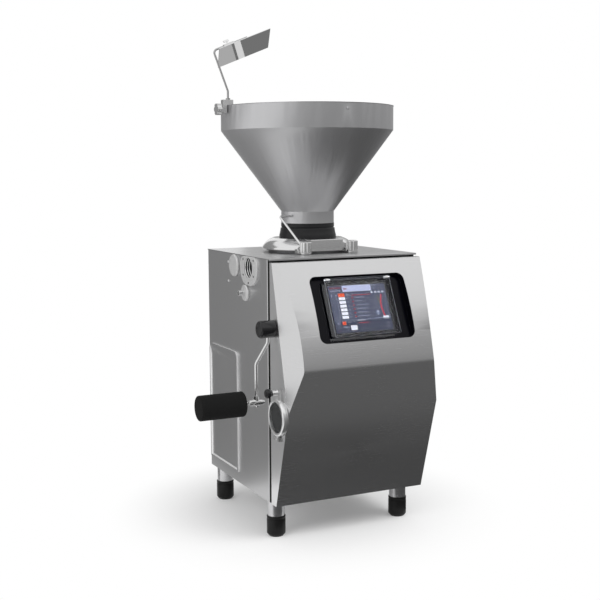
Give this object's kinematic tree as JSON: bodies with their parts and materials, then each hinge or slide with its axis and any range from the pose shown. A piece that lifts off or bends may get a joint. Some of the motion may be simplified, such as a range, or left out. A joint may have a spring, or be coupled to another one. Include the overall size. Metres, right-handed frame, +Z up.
{
  "type": "vacuum filler",
  "caption": "Upright sausage-filling machine: steel cabinet on four feet, tilting funnel hopper, vane pump with side outlet, sloped touch display, knee lever and mirror arm.",
  "frame": {"origin": "on the floor, in the middle of the four feet and under the hopper's axis", "axes": "+X to the machine's right as its operator sees it, -Y out of the front cover, +Z up"},
  "size_m": [0.957, 0.8673, 1.9356],
  "materials": {
    "brushed_stainless": "brushed sheet, satin",
    "polished_steel": "polished",
    "painted_steel": "satin dark grey",
    "black_rubber": "matt",
    "black_plastic": "gloss",
    "black_foam": "fine-pored foam",
    "screen_glass": "display glass",
    "clear_plastic": "clear sheet",
    "sight_glass": "clear glass",
    "mirror_face": "polished plate",
    "aluminium": "machined"
  },
  "bodies": {
    "root": {"leg_tubes": "brushed_stainless", "foot_caps": "black_rubber", "base_frame": "painted_steel", "cabinet_shell": "brushed_stainless", "base_pan": "brushed_stainless", "top_cover": "brushed_stainless", "front_cover": "brushed_stainless", "cover_frame": "painted_steel", "display_tray": "black_plastic", "display_panel": "black_plastic", "display_screen": "screen_glass", "flap_clips": "clear_plastic", "pump_housing": "brushed_stainless", "lid_seal": "black_rubber", "shaft_bearings": "polished_steel", "drive_belt": "black_rubber", "drive_motor": "painted_steel", "outlet_flange": "brushed_stainless", "blanking_cap": "brushed_stainless", "drive_boss": "brushed_stainless", "side_hatch": "brushed_stainless", "lever_pivot": "polished_steel", "sight_glass_housing": "polished_steel", "hinge_bracket": "brushed_stainless", "hinge_pins": "polished_steel", "vacuum_pump": "painted_steel", "vacuum_pipes": "polished_steel", "rear_cover": "brushed_stainless", "cover_screws": "polished_steel", "switch_base": "black_plastic", "servo_drive_unit": "painted_steel"},
    "hopper": {"hopper_shell": "brushed_stainless", "neck_collar": "black_plastic", "hopper_base": "brushed_stainless", "stay_rod": "polished_steel", "mirror_clamp": "polished_steel"},
    "left_knob": {"left_clamp_knob": "polished_steel"},
    "right_knob": {"right_clamp_knob": "polished_steel"},
    "star_screw": {"clamp_star_screw": "polished_steel"},
    "mirror_arm": {"mirror_rod": "polished_steel"},
    "mirror": {"mirror_plate": "mirror_face", "mirror_clip": "polished_steel"},
    "wing_screw": {"mirror_wing_screw": "polished_steel"},
    "rotor": {"pump_rotor": "polished_steel", "rotor_vanes": "black_plastic", "rotor_shaft": "polished_steel", "rotor_pulley": "aluminium"},
    "motor_drive": {"motor_pulley": "aluminium"},
    "linking_drive": {"linking_stub": "polished_steel"},
    "flap": {"splash_flap": "clear_plastic"},
    "lever": {"knee_hub": "black_plastic", "knee_rod": "polished_steel", "cross_clamp": "polished_steel", "roller_spindle": "polished_steel"},
    "lever_screw": {"clamp_screw": "polished_steel"},
    "roller": {"knee_roller": "black_foam"},
    "sight_lid": {"glass_ring": "polished_steel", "glass_pane": "sight_glass"},
    "sight_knob": {"sight_glass_knob": "black_plastic"},
    "mains_switch": {"mains_knob": "black_plastic"}
  },
  "joints": [
    {"name": "hopper_tilt", "type": "hinge", "parent": "root", "child": "hopper", "pos_m": [0, 0.206, 1.09], "axis": [-1, 0, 0], "range_deg": [0, 70]},
    {"name": "left_knob_turn", "type": "hinge", "parent": "hopper", "child": "left_knob", "pos_m": [-0.101, -0.188, 1.0732], "axis": [0, 0, 1], "continuous": true},
    {"name": "right_knob_turn", "type": "hinge", "parent": "hopper", "child": "right_knob", "pos_m": [0.101, -0.188, 1.0732], "axis": [0, 0, 1], "continuous": true},
    {"name": "star_screw_turn", "type": "hinge", "parent": "hopper", "child": "star_screw", "pos_m": [-0.37, 0, 1.622], "axis": [-1, 0, 0], "continuous": true},
    {"name": "mirror_swivel", "type": "hinge", "parent": "hopper", "child": "mirror_arm", "pos_m": [-0.338, 0, 1.65], "axis": [0, 0, 1], "range_deg": [-120, 120]},
    {"name": "mirror_tilt", "type": "hinge", "parent": "mirror_arm", "child": "mirror", "pos_m": [-0.395, 0, 1.841], "axis": [0.9272, 0, 0.3746], "range_deg": [-40, 40]},
    {"name": "wing_screw_turn", "type": "hinge", "parent": "mirror", "child": "wing_screw", "pos_m": [-0.33195, 0, 1.86647], "axis": [-0.2857, 0.6468, 0.7071], "continuous": true},
    {"name": "rotor_spin", "type": "hinge", "parent": "root", "child": "rotor", "pos_m": [0, 0, 0.975], "axis": [0, 0, 1], "continuous": true},
    {"name": "motor_spin", "type": "hinge", "parent": "root", "child": "motor_drive", "pos_m": [0, 0.19, 0.72], "axis": [0, 0, 1], "continuous": true},
    {"name": "linking_spin", "type": "hinge", "parent": "root", "child": "linking_drive", "pos_m": [-0.325, -0.103, 0.921], "axis": [1, 0, 0], "continuous": true},
    {"name": "flap_lift", "type": "hinge", "parent": "root", "child": "flap", "pos_m": [0.005, -0.40452, 0.98667], "axis": [-1, 0, 0], "range_deg": [0, 100]},
    {"name": "knee_lever_swing", "type": "hinge", "parent": "root", "child": "lever", "pos_m": [-0.3154, -0.358, 0.814], "axis": [1, 0, 0], "range_deg": [0, 20], "stiffness_Nm_per_rad": 20},
    {"name": "clamp_screw_turn", "type": "hinge", "parent": "lever", "child": "lever_screw", "pos_m": [-0.387, -0.34, 0.547], "axis": [0, 1, 0], "continuous": true},
    {"name": "roller_spin", "type": "hinge", "parent": "lever", "child": "roller", "pos_m": [-0.44, -0.358, 0.547], "axis": [1, 0, 0], "continuous": true},
    {"name": "sight_lid_open", "type": "hinge", "parent": "root", "child": "sight_lid", "pos_m": [-0.329, -0.414, 0.418], "axis": [0, -1, 0], "range_deg": [0, 100]},
    {"name": "sight_knob_turn", "type": "hinge", "parent": "sight_lid", "child": "sight_knob", "pos_m": [-0.363, -0.424, 0.59], "axis": [-1, 0, 0], "continuous": true},
    {"name": "mains_switch_turn", "type": "hinge", "parent": "root", "child": "mains_switch", "pos_m": [-0.19, 0.32, 0.94], "axis": [0, 1, 0], "range_deg": [0, 90]}
  ],
  "couplings": [
    {"joint": "motor_spin", "follows": "rotor_spin", "ratio": 2.75}
  ]
}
===
— REQUIRED WORK —
Go through the data and gather every line that holds "bodies".

— THE COMPLETED TASK —
Give this object's kinematic tree as JSON: bodies with their parts and materials, then each hinge or slide with its axis and any range from the pose shown. A piece that lifts off or bends may get a joint. Some of the motion may be simplified, such as a range, or left out. A joint may have a spring, or be coupled to another one. Include the overall size. Metres, right-handed frame, +Z up.
  "bodies": {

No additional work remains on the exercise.